Si le pouvoir est d'abord exercé par le conseil des nobles, un nouveau personnage va faire son apparition : Struensee, médecin du roi, de par sa proximité avec lui et l'affection qu'il lui témoigne, va gagner petit à petit sa confiance, et se faire finalement nommer premier ministre. Inspiré par les Lumières, il lancera sur le Danemark un torrent de réformes progressistes, tandis que dans le même temps, il vivra une intrigue amoureuse avec la reine.

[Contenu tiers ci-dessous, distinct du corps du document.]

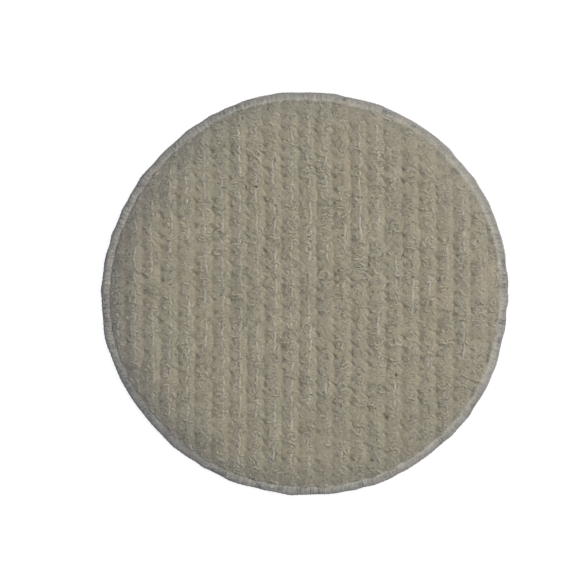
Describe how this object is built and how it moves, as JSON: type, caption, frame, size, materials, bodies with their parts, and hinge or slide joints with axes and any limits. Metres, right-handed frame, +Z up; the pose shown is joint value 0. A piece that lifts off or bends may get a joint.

Curieux épisode historique raconté dans ce livre, qui aurait pu consacrer le Danemark comme pays des Lumières quelques années avant la France ! Après quelques petites recherches, il apparaît que le roman est assez fidèle à l'Histoire avec un grand H, même s'il y a quelques partis pris dans les motivations des protagonistes. Certains faits sont plutôt amusants, comme l'instauration de la liberté de la presse qui aura pour effet immédiat une tonne d'écrits et de satires contre celui qui l'a décrétée.

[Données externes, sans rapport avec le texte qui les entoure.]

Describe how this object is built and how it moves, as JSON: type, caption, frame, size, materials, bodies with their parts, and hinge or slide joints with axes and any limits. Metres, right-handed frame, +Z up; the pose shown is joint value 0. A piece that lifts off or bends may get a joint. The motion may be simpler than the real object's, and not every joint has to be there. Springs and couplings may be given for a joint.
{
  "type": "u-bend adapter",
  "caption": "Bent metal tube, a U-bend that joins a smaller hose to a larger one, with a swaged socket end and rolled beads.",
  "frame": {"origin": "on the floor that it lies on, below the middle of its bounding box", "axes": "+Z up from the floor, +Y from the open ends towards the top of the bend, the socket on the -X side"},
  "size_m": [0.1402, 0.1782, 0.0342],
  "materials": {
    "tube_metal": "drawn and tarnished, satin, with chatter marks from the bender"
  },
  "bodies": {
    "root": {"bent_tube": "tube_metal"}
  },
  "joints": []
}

Mais globalement, le roman est assez sombre. D'une part, parce qu'on sait très bien que ça va mal finir de par nos (maigres) connaissances historiques. Ensuite, parce que tous les personnages sont un peu cinglés à leur manière, sans qu'on ne puisse leur reprocher quoi que ce soit : le roi Christian VII à cause de son éducation et sa volonté de trouver une échappatoire dans le théâtre ; Struensee, remplis d'idéaux mais vivant constamment dans la peur des autres ; et la jeune reine, passée de recluse dans un couvent à l'épouse d'un dément dans un pays étranger, qui tente de frayer son propre chemin dans un monde qui la méprise.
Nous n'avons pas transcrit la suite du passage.